Among the lines of data below, reproduce only those from the one with "Write part 2" through the one with "return made", exactly as they stand, both ends included.

──────────────────────────────

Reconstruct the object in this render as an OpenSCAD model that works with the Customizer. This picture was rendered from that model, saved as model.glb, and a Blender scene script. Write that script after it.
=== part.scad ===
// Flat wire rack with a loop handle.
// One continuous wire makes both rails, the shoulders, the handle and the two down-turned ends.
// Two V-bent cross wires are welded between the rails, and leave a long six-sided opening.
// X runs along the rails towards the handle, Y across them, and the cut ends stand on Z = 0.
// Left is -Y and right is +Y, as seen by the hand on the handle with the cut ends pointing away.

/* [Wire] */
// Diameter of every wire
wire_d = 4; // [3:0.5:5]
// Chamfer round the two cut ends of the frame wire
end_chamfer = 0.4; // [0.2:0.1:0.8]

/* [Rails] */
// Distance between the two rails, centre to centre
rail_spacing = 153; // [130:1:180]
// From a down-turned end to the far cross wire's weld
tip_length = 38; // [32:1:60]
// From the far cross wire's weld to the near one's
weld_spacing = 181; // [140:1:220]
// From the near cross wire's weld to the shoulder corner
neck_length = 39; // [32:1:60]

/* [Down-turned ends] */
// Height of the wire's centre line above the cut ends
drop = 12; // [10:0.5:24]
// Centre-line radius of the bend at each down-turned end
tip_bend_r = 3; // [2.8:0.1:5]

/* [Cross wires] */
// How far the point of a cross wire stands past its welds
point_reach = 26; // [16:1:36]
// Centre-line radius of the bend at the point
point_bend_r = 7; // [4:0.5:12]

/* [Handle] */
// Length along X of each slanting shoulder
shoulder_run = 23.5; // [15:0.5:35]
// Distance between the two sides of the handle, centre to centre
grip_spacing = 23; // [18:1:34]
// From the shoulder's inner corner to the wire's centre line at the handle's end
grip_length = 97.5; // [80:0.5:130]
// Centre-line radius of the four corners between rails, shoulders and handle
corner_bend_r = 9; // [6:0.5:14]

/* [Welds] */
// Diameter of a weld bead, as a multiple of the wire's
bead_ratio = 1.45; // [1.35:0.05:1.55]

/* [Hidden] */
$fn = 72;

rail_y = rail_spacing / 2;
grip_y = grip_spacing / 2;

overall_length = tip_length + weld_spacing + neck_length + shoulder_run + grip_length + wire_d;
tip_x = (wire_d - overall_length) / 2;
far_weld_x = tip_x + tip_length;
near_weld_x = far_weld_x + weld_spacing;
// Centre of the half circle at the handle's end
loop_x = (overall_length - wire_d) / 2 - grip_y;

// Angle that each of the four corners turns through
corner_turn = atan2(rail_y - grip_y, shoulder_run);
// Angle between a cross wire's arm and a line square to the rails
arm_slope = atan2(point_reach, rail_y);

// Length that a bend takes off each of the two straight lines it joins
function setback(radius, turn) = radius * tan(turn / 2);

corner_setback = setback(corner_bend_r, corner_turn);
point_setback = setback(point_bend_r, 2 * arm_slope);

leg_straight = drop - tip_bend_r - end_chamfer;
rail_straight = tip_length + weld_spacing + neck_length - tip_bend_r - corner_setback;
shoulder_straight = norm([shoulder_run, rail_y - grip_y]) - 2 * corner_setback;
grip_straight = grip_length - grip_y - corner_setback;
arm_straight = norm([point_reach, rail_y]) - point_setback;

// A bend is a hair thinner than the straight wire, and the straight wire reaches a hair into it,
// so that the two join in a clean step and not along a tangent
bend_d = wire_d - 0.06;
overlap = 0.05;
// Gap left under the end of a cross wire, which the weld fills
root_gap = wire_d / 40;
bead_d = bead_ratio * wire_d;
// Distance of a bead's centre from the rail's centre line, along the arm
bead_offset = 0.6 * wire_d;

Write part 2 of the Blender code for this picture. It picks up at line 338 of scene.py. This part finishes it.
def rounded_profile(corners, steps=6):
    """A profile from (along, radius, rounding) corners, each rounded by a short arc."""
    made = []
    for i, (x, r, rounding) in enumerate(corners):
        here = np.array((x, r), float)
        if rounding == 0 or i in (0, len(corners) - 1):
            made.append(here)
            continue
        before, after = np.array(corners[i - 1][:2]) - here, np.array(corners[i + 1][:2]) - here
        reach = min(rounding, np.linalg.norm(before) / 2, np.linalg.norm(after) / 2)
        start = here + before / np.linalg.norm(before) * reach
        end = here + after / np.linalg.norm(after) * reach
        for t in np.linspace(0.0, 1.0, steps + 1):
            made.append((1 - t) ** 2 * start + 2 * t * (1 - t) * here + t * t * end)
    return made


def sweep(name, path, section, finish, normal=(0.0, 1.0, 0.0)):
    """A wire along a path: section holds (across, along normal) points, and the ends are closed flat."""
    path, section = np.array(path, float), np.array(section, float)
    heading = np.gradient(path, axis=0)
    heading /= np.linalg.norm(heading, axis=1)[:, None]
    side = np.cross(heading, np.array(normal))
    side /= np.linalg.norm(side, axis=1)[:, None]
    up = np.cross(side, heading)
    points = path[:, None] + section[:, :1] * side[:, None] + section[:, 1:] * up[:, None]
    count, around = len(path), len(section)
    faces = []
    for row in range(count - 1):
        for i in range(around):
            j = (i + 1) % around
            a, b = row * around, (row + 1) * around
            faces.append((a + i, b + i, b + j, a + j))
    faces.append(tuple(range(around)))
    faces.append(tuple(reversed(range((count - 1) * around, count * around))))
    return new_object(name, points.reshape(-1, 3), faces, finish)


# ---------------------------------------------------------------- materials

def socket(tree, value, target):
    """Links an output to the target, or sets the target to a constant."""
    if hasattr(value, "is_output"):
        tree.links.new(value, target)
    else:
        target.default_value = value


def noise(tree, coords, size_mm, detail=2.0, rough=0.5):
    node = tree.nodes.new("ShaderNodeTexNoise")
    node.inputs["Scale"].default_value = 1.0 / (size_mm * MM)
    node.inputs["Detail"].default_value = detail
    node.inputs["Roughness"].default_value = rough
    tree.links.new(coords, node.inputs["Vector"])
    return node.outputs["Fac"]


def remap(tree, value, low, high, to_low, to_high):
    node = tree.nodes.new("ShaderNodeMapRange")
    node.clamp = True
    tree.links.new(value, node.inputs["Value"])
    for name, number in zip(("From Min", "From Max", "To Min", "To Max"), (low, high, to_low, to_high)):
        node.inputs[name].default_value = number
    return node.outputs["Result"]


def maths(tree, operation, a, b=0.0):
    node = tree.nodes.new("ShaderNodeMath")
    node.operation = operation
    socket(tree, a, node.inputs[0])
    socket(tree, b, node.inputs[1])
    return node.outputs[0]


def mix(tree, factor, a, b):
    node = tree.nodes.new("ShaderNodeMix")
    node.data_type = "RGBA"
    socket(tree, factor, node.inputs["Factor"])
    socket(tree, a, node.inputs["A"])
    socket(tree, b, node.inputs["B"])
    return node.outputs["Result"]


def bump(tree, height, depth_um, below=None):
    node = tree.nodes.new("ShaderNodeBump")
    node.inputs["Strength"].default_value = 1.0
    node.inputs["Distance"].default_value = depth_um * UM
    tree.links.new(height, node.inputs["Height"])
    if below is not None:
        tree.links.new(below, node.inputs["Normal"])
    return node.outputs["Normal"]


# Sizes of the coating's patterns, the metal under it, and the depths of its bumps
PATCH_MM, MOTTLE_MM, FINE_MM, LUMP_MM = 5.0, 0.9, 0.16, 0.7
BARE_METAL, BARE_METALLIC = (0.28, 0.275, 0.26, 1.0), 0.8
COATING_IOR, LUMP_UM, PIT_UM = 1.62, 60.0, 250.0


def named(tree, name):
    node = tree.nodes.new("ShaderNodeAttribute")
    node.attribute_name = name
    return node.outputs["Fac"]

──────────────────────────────

#### Complete answer:
Write part 2 of the Blender code for this picture. It picks up at line 338 of scene.py. This part finishes it.
def rounded_profile(corners, steps=6):
    """A profile from (along, radius, rounding) corners, each rounded by a short arc."""
    made = []
    for i, (x, r, rounding) in enumerate(corners):
        here = np.array((x, r), float)
        if rounding == 0 or i in (0, len(corners) - 1):
            made.append(here)
            continue
        before, after = np.array(corners[i - 1][:2]) - here, np.array(corners[i + 1][:2]) - here
        reach = min(rounding, np.linalg.norm(before) / 2, np.linalg.norm(after) / 2)
        start = here + before / np.linalg.norm(before) * reach
        end = here + after / np.linalg.norm(after) * reach
        for t in np.linspace(0.0, 1.0, steps + 1):
            made.append((1 - t) ** 2 * start + 2 * t * (1 - t) * here + t * t * end)
    return made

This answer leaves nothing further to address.